Activists using social media trying to shame white supremacists
A Twitter page is becoming a new battleground after Saturday's violent rally in Charlottesville, Virginia. The five-year-old page is dedicated to calling out racism.
Now, it's shifting its focus to exposing white supremacists who gathered over the weekend to protest the city's effort to remove a Robert E. Lee statue. Many of those protesters were clearly identifiable, though largely anonymous.
One man wants to change that, reports CBS News correspondent Kris Van Cleave. He's using his Twitter page, "Yes, You're Racist," not just to name them, but to shame them.
"We saw more white supremacists attend the rally in Charlottesville than we've seen in over a decade," said Oren Segal, director of the Anti-Defamation League's Center on Extremism.
Many also seemed unconcerned about being exposed.
"They're not wearing masks anymore. They're not wearing their hoods. They're not afraid anymore," said Logan Smith, who runs the "Yes, You're Racist" Twitter account.

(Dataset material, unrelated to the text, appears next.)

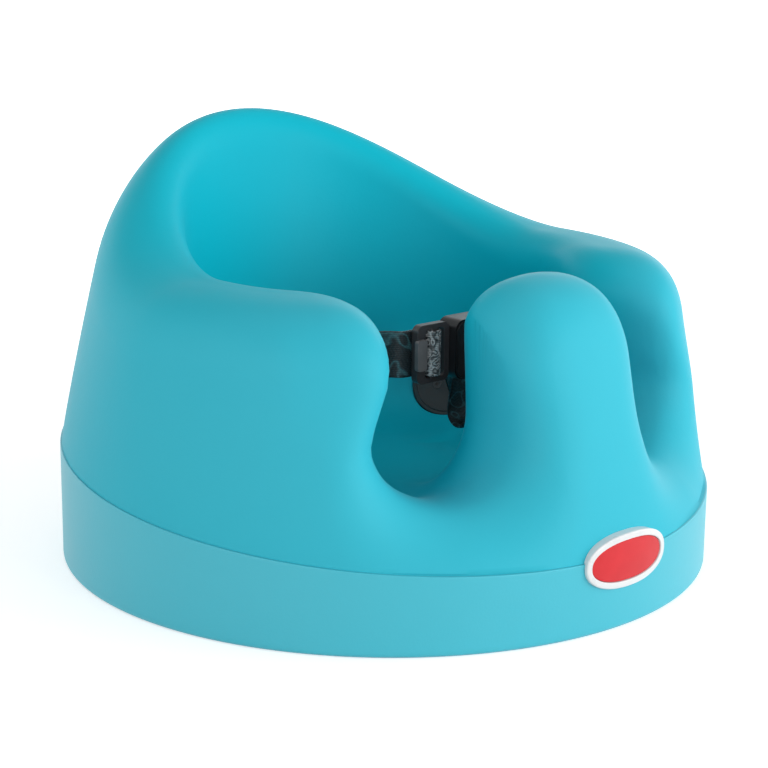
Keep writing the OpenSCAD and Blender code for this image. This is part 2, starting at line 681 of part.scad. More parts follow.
module strap_pin() {
    color(steel) at_buckle() rod_x(-web_w / 2 - 2.3, web_w / 2 + 2.3, strap_pin_z - buckle_z, strap_pin_r);
}
stem_r = 4.3;
leaf_y = tongue_t / 2 + 0.6;
leaf_t = 0.8;
flange_back = 1.1;
module release_button() {
    flange_y = buckle_wall - half_t + 0.1;
    color([0.25, 0.25, 0.27]) at_buckle() difference() {
        union() {
            rod_y(0, mech_z, button_r - 0.5, -half_t - 1.2, flange_y);
            rod_y(0, mech_z, button_r, -half_t - 0.7, flange_y);
            rod_y(0, mech_z, button_r + 1.2, flange_y, flange_y + flange_back);
            rod_y(0, mech_z, stem_r, flange_y, leaf_y - 0.1);
        }
        rod_y(0, mech_z, stem_r - 0.9, 1.2 - half_t, leaf_y + 1);
        translate([0, -half_t - 15.1, mech_z]) sphere(r = 15, $fn = 64);
    }
}
// spring leaf behind the tongues: a bar with two hooks, on two legs that lean back to the rear shell
leg_x = 3;
leg_z = 11;
module latch_leaf() {
    back_y = half_t - buckle_wall + 0.3;
    color(steel) at_buckle() {
        block(-tooth_x1 - 0.8, tooth_x1 + 0.8, leaf_y, leaf_y + leaf_t, mech_z - 5.5, mech_z + 5.5);
        for (s = [-1, 1]) {
            x = s * (tooth_x0 + tooth_x1) / 2;
            w = (tooth_x1 - tooth_x0) / 2;
            block(x - w, x + w, tooth_tip_y, leaf_y + 0.1, mech_z - 4.5, mech_z + 4.5);
        }
        for (q = [0, 1]) translate([-leg_x, 0, mech_z]) mirror([0, 0, q]) rotate([90, 0, 90])
            linear_extrude(height = 2 * leg_x) polygon([[leaf_y, 5], [leaf_y + leaf_t, 5],
                [back_y, leg_z - 1.4], [back_y, leg_z], [back_y - leaf_t, leg_z]]);
    }
}

// ---- plugs: the right one, with the left its mirror image ----
module plug() {
    x0 = buckle_w / 2 + 0.4;
    mid = x0 + frame_len / 2;
    at_buckle() difference() {
        union() {
            translate([mid, 0, 0]) plate(frame_len, frame_h, 4, -frame_t / 2, frame_t / 2 - 0.5);
            translate([x0 + frame_len - 2.5, 0, 0]) plate(7, 17, 2, -frame_t / 2 - 1.6, 1 - frame_t / 2);
            block(tongue_end, x0 + 2, -tongue_t / 2, tongue_t / 2,
                mech_z - tongue_h / 2, mech_z + tongue_h / 2);
        }
        difference() {
            translate([bar_x, 0, 0]) plate(14, web_w + 1.6, 2, -frame_t, frame_t);
            translate([bar_x, 0, 0]) cylinder(r = bar_r, h = frame_h, center = true);
        }
        block(tooth_x0 - 0.5, tooth_x1 + 0.5, -frame_t, frame_t, mech_z - 5, mech_z + 5);
    }
}
module plug_left() { color(hard_black) mirror([1, 0, 0]) plug(); }
module plug_right() { color(hard_black) plug(); }

foam_body();
base_band();
badge_rim();
badge_face();
anchor_cup_left();
anchor_cup_right();
anchor_cup_crotch();
anchor_pin_left();
anchor_pin_right();
anchor_pin_crotch();
anchor_cover_left();
anchor_cover_right();
anchor_cover_crotch();
anchor_screws();
lap_strap_left();
lap_strap_right();
crotch_strap();
buckle_front();
buckle_rear();
buckle_screws();
strap_pin();
release_button();
latch_leaf();
plug_left();
plug_right();
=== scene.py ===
import bpy
import bmesh
import math
import numpy as np
from mathutils import Matrix


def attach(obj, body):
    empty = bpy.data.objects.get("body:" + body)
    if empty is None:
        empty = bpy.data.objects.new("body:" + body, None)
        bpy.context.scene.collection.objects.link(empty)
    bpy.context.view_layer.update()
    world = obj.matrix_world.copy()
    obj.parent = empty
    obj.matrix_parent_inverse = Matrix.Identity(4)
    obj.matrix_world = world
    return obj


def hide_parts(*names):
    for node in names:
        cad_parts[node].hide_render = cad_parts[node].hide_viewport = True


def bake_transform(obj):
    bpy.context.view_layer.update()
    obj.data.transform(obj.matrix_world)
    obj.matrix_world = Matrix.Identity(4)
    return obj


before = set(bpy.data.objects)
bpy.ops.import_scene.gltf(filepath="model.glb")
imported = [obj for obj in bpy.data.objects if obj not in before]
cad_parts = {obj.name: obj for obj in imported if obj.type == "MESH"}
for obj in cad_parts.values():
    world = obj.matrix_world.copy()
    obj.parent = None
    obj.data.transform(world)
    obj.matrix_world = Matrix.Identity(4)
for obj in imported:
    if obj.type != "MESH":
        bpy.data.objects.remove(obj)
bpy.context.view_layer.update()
mm = 0.001

camera = {  # mm, degrees and the picture's pixels; the farthest it sees is in metres
    "distance": 1100, "azimuth": -42.5, "elevation": 13.71, "roll": 0.639, "target": (0, 0, 100),
    "focalPixels": 1918.4, "picture": 768, "centreX": 385.45, "centreY": 372.9, "sensor": 36, "farthest": 50,
}


def placement(right, up, back, place):  # three directions and a place in metres, as a matrix
    matrix = np.eye(4)
    matrix[:3, :4] = np.stack([right, up, back, place], 1)
    return Matrix(matrix.tolist())


def addCamera():
    c = camera
    turn, lift, roll = (math.radians(c[k]) for k in ("azimuth", "elevation", "roll"))
    back = np.array([math.sin(turn) * math.cos(lift), -math.cos(turn) * math.cos(lift), math.sin(lift)])
    flat = np.array([math.cos(turn), math.sin(turn), 0])
    up = np.cross(back, flat)
    right = flat * math.cos(roll) + up * math.sin(roll)
    top = up * math.cos(roll) - flat * math.sin(roll)
    place = (np.array(c["target"]) + back * c["distance"]) * mm
    lens = bpy.data.cameras.new("photoCamera")
    lens.sensor_width = c["sensor"]
    lens.lens = c["focalPixels"] * c["sensor"] / c["picture"]
    lens.shift_x = (c["picture"] / 2 - c["centreX"]) / c["picture"]
    lens.shift_y = (c["centreY"] - c["picture"] / 2) / c["picture"]
    lens.clip_end = c["farthest"]
    obj = bpy.data.objects.new("photoCamera", lens)
    bpy.context.scene.collection.objects.link(obj)
    obj.matrix_world = placement(right, top, back, place)
    bpy.context.scene.camera = obj


addCamera()
print("camera placed")


def unit(t):  # kept between 0 and 1
    return np.clip(t, 0, 1)


def ease(t):  # slow start, slow end
    t = unit(t)
    return t * t * (3 - 2 * t)


def easeLong(t):  # the same with softer ends
    t = unit(t)
    return t ** 3 * (t * (6 * t - 15) + 10)


def bump(t):  # 1 at zero, falling to 0 at plus or minus 1
    return unit(1 - t * t) ** 2


def roundMax(a, b, reach):  # the larger value, its corner rounded over the reach
    h = np.maximum(reach - abs(a - b), 0) / reach
    return np.maximum(a, b) + h * h * reach / 4


def roundMin(a, b, reach):  # the smaller value, rounded in the same way
    return -roundMax(-a, -b, reach)


def unitRows(v):  # each row made 1 long
    return v / np.linalg.norm(v, axis=-1, keepdims=True)


# points[m][n] in mm become a smooth skin: rows go up and columns go round
# low and high close its ends with a fan to a point, and uv, in metres, becomes the cloth map
def gridPiece(name, points, material, low=None, high=None, uv=None, sharp=35):
    m, n = points.shape[:2]
    flat = points.reshape(-1, 3)
    i, j = np.meshgrid(np.arange(m - 1), np.arange(n), indexing="ij")
    a, b = i * n + j, i * n + (j + 1) % n
    faces = np.stack([a, b, b + n, a + n], -1).reshape(-1, 4).tolist()
    extra = []
    k = np.arange(n)
    for point, row, order in ((low, 0, 1), (high, m - 1, -1)):
        if point is not None:
            c = len(flat) + len(extra)
            extra.append(point)
            ring = np.stack([np.full(n, c), row * n + (k + 1) % n, row * n + k][::order], -1)
            faces += ring.tolist()
    if extra:
        flat = np.concatenate([flat, np.array(extra, float)])
    mesh = bpy.data.meshes.new(name)
    mesh.from_pydata((flat * mm).tolist(), [], faces)
    mesh.polygons.foreach_set("use_smooth", np.ones(len(mesh.polygons), bool))
    if uv is not None:
        values = np.concatenate([uv.reshape(-1, 2), np.zeros((len(extra), 2))])
        index = np.empty(len(mesh.loops), np.int32)
        mesh.loops.foreach_get("vertex_index", index)
        layer = mesh.uv_layers.new(name="cloth")
        layer.data.foreach_set("uv", values[index].ravel().astype(np.float32))
    mesh.set_sharp_from_angle(angle=math.radians(sharp))
    mesh.materials.append(material)
    mesh.validate()
    obj = bpy.data.objects.new(name, mesh)
    bpy.context.scene.collection.objects.link(obj)
    return obj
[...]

He decided they didn't deserve to be anonymous. On Saturday, he started posting photos of the protesters on his Twitter page. As his followers jumped from fewer than 65,000 to about 350,000, they started helping him put names to faces.
"I was able to go through those public profiles, look at more pictures to determine, you know, that they were in fact the same person," Smith said.
For many, one man's image has come to symbolize Friday night's rally. "Yes, You're Racist" identified him as Peter Cvjetanovic, a student at the University of Nevada, Reno.
"I do not identify as a white supremacist or a racist. Of course, that definition's really fluid. People have one version, I have another. I'm alt-right, because I'm pro-white," Cvjetanovic says.
It's not just Twitter that's led to the outing of Charlottesville's protesters. After The New York Times posted a photo of James Alex Fields, Jr. – the driver accused of killing a woman when he slammed his car into counter-protesters – the man standing next to him was soon identified on social media as Nigel Krofta. He's now lost his job at an equipment supply company.
"I'm running in my head, how am I gonna get money now? But, it don't phase me. Nothing phases me," Krofta said.
Experts say the current political environment may make it difficult to shame extremists.
"When you have white supremacists and those who are violent feeling comfortable in society today, that's a danger," Segal observed.
Segal told CBS News, white supremacists see this moment in time as the start of a so-called "white civil rights movement," and the rhetoric is intensifying.
Smith told CBS News he's gotten death threats since the weekend, as have many of the people he's identified.